Electrolyte jet machining of Ti1023 titanium alloy using NaCl ethylene glycol-based electrolyte

Abstract

Abstract Titanium alloy is increasingly used in industries due to its outstanding properties but machining of such difficult-to-cut metal faces lots of challenges. As an advanced electrochemical machining (ECM) method, electrolyte jet machining (EJM) is a potential alternative for machining of titanium alloy. However, oxide layer usually forms in traditional water-based electrolyte, which prevents uniform dissolution and consequently deteriorates the machining accuracy. To overcome the oxide layer, a novel electrolyte with organic solvent, NaCl ethylene glycol (EG)-based solution, was introduced in EJM of a typical titanium alloy (Ti1023) in this work. The current efficiency curves in NaCl water-based and EG-based electrolytes were experimentally measured, which show opposite behavior. Besides, machining experiments were conducted using different electrolytes.
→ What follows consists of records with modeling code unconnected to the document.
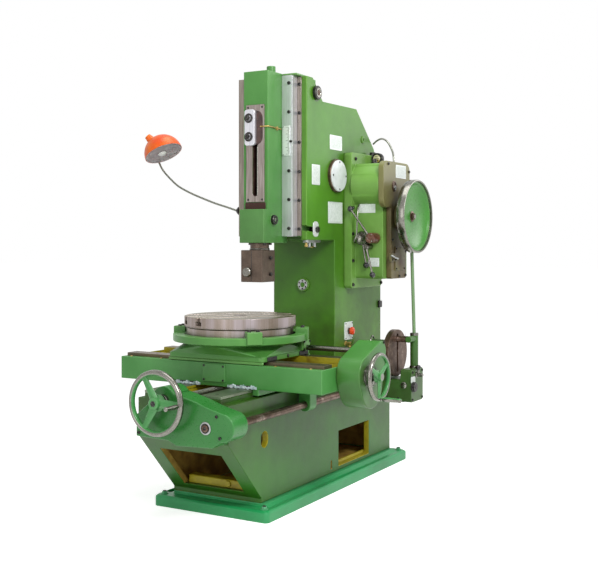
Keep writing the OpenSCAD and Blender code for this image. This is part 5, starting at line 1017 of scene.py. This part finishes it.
paint = node(tree, "ShaderNodeBsdfPrincipled", {"Roughness": 0.35, "IOR": 1.5}, {"Base Color": tone.outputs[0]})
node(tree, "ShaderNodeOutputMaterial", links={"Surface": paint.outputs[0]})
tip = Matrix.Rotation(math.radians(-28), 3, "Y") @ Matrix.Rotation(math.radians(-3), 3, "X")
crown = tip @ Vector((0, 0, 1))
dome = [(95 * math.cos(math.radians(a)), 95 * math.sin(math.radians(a))) for a in range(4, 90, 6)]
inner = [(93 * math.cos(math.radians(a)), 93 * math.sin(math.radians(a))) for a in range(88, 0, -6)]
lamp = bmesh.new()
spun(lamp, [(93.4, 0.3), (94.9, 0.3), (95, 3)] + dome + [(0, 95)], shade_at, crown, 72, 0)
spun(lamp, [(0, 93)] + inner + [(93.4, 0.3)], shade_at, crown, 72, 1)
spun(lamp, [(21, 92), (20, 94), (18.5, 104), (18.5, 106), (16.6, 107), (16.2, 116), (14, 118), (0, 118)],
     shade_at, holder_way, 36, 0)
spun(lamp, [(0, 49.5), (12, 49.5), (15.8, 52), (15.8, 92.6)], shade_at, holder_way, 32, 2)
bulb = [(0, -8)] + [(27 * math.cos(math.radians(a)), 19 + 27 * math.sin(math.radians(a))) for a in range(-80, 50, 13)]
spun(lamp, bulb + [(13, 46), (11.5, 51)], shade_at, holder_way, 32, 3)

# opal bulb: milky glass with a soft shine
opal, tree = material("opal_bulb_glass")
spot = node(tree, "ShaderNodeTexCoord").outputs["Object"]
milk = node(tree, "ShaderNodeTexNoise", {"Scale": 60.0}, {"Vector": spot})
tone = node(tree, "ShaderNodeValToRGB", {"ramp": [(0.3, linear("#dcdcd8")), (0.7, linear("#eeeeea"))]},
            {"Fac": milk.outputs["Fac"]})
glass = node(tree, "ShaderNodeBsdfPrincipled", {"Roughness": 0.08, "IOR": 1.52}, {"Base Color": tone.outputs[0]})
node(tree, "ShaderNodeOutputMaterial", links={"Surface": glass.outputs[0]})
piece_of("lamp_dome", lamp, "guide", "orange_paint", lamp_enamel, reflector, black_oxide, opal, turn=50,
         nodes=("lamp_shade",))

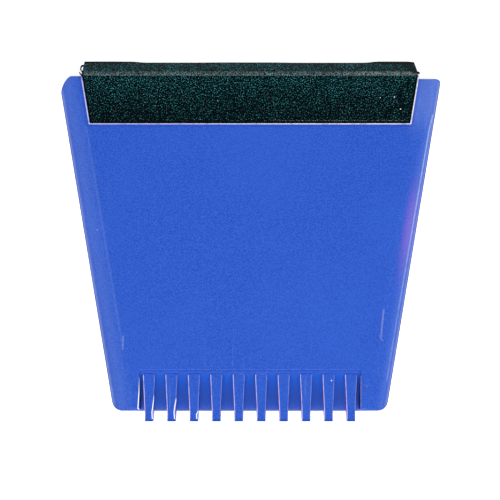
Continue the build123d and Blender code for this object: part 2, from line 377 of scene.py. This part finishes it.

The results show that NaCl EG-based electrolyte helps to avoid formation of oxide layer throughout the EJM process, leading to better comprehensive performance than water-based electrolyte, especially in superimposed translating EJM. In addition, parametric effects on machining performance using NaCl EG-based electrolyte were investigated as the hint for selecting optimum machining conditions. Furthermore, high electrolyte temperature was proposed in this work to enable usage of small nozzle in EJM with EG-based electrolyte for miniaturization of machined geometry.